Elia Kazan signe son premier film avec Le Lys de Brooklyn, fort de sa notoriété acquise dans le monde du théâtre et attisant les sirènes d'Hollywood. Intégrant comme acteur le Group Theatre
au début des années 30, Kazan s'y révèle cependant en tant que metteur
en scène qui lui vaudront dès la fin des années 30 les sollicitations
d'Hollywood auxquels il tourne le dos si ce n'est comme acteur dans deux
films d’Anatol Litvak Ville conquise (1940) et Blues in the Night
(1941). C'est fort de cette renommée que Kazan choisit la Fox de Darryl
Zanuck pour ses débuts, le réalisateur s'inscrivant dans veine sociale
initiée par le studio avec notamment les deux classiques de John Ford Les raisins de la colère (1940) et Qu'elle était verte ma vallée (1941).
Le
film adapte le best-seller de Betty Smith paru en 1943 et s'inscrit à
la fois dans les préoccupations sociales d'alors et celles propres
Kazan avec sa vision de la famille et des milieux modestes. Le film sort
au moment de l'après-guerre où la structure familiale a appris se
construire en l'absence de la figure du père mobilisé, où les femmes ont
investies le champ des responsabilités pour subvenir au besoin du
foyer. Bien que le film ne se déroule pas à cette période, il témoigne
symboliquement de cette situation avec la figure de père incarné par
James Dunn, ce Johnny Nolan doux rêveur alcoolique ayant du mal trouver
un job fixe. La survie du foyer est ainsi assurée par Katie (Dorothy
McGuire) au caractère rude et terre à terre qui se tue à la tâche au
quotidien. Le turbulent fils cadet Neeley (Ted Donaldson) est le plus
proche d'elle tandis que l'aînée Francie (Peggy Ann Garner) au caractère
plus lunaire et assoiffé de savoir n'a d'yeux que pour son père.
Sans
vraie trame narratrice, Kazan dépeint ainsi ces caractères en place au
quotidien, le conflit naissant de l'enlisement de la situation
matérielle du foyer. Katie est partagée entre un amour intact et un
désabusement quant à la nature de son mari, cette dureté se prolongeant
face à la nature frivole de sa sœur Sissy (Joan Blondell).
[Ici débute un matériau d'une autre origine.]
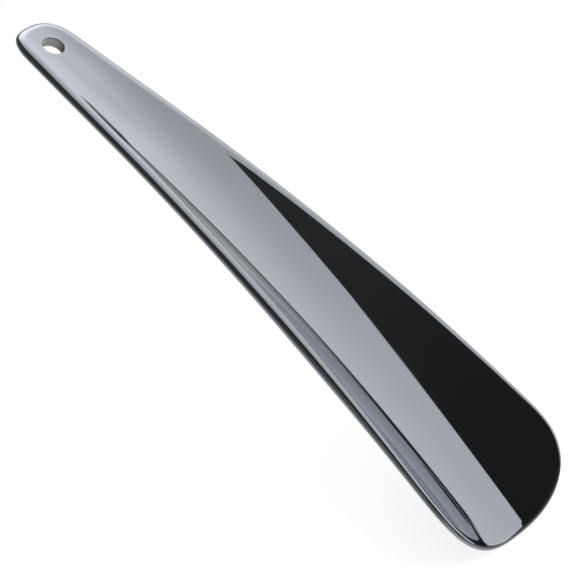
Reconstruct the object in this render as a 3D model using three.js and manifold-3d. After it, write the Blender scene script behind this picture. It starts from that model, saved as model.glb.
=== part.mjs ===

L'émerveillement de l'enfance se conjugue donc toujours au dépit des
adultes dans plusieurs séquences, notamment lorsque Johnny fait preuve
d'une joie communicative de retour d'un mariage, faisant la joie de
Francie avant d'être rabroué par son épouse qui en a vu d'autres pour
cette enthousiasme forcé. Entre les deux caractères des parents, le
récit ne choisit jamais complètement. Le sens des responsabilités de
Katie étant nécessaire mais la nature rêveuse de Johnny autorise Francie
à regarder au-delà de sa condition, à espérer s'élever par le savoir si
elle croit en ses rêves. Cette différence s'exprime lors de la scène où ils apprennent le décès de leur jeune voisine malade : la mère pragmatique regrette que l'enfant ait été enterré en fosse commune quand le père se félicite que l'argent lui ait permis de porter de belles robes tant qu'elle vivait encore. Le sens pratique contre la joie éphémère et illusoire.
Kazan débutant instaure déjà certains
de ses préceptes même si l'inexpérience ne lui permet pas de les pousser
aussi loin que dans certains de ses classiques venir. Il est notamment
contraint à un tournage en studio où est reconstitué ce quartier de
Brooklyn, mais la mise en scène alerte et la caméra très mobile parvient
à conférer une vraie vie aux extérieurs tandis que toutes les scènes
d'intérieur évitent le piège du théâtre filmé bien aidé également par la
photo de Leon Shamroy. Usant de la "Méthode", Kazan tire également
d'extraordinaires de son casting, James Dunn tirant une saisissante
vulnérabilité de son réel alcoolisme, Dorothy McGuire incarnant un
véritable roc dissimulant ses sentiments avec ce qui inaugure les
grandes figures de mère de la suite de sa carrière.
La plus touchante
est cependant la jeune Peggy Ann Garner, bouleversante en jeune fille
candide, curieuse et à l'amour si intense pour son père. Là encore Kazan
aura su toucher juste, devinant au fil des conversations le dépit de la
fillette souvent séparée de son père qui était pilote de ligne et
retranscrivant cette fébrilité dans sa prestation, une des plus
touchantes vue pour un enfant-acteur. Kazan distille une émotion intense
sans tomber dans le mélo trop appuyé, certains drames étant illustré
avec une grande sobriété, à la fois pour saluer le courage de cette
famille qui ne peut s'autoriser de s'effondrer mais aussi pour signifier
les non-dits et la rancœur qui n'autorise pas un épanchement et un
abandon total.
Cela n'arrive que progressivement avec le regard
changeant entre Francie et sa mère, la première comprenant la dureté de
la seconde qui daigne enfin s'adoucir, confidente fragile lors d'une
magnifique scène d'accouchement. Kazan aura retrouvé à travers le roman
de Betty Smith des échos à sa propre expérience, lui aussi ayant connu
les quartiers populaires, les petits boulot et la pauvreté à New York et
s'étant également confronté à un père terre à terre le poussant à
travailler tandis que sa mère l'encouragea son ambitions artistiques
(soi le rapport inversé du film).
Pas aussi radical et personnel
que les chefs d'œuvres à venir durant les années 50, le film n'était pas
le plus apprécié du réalisateur au sein de sa filmographie mais s'avère
une des belles réussites de ce Kazan première manière.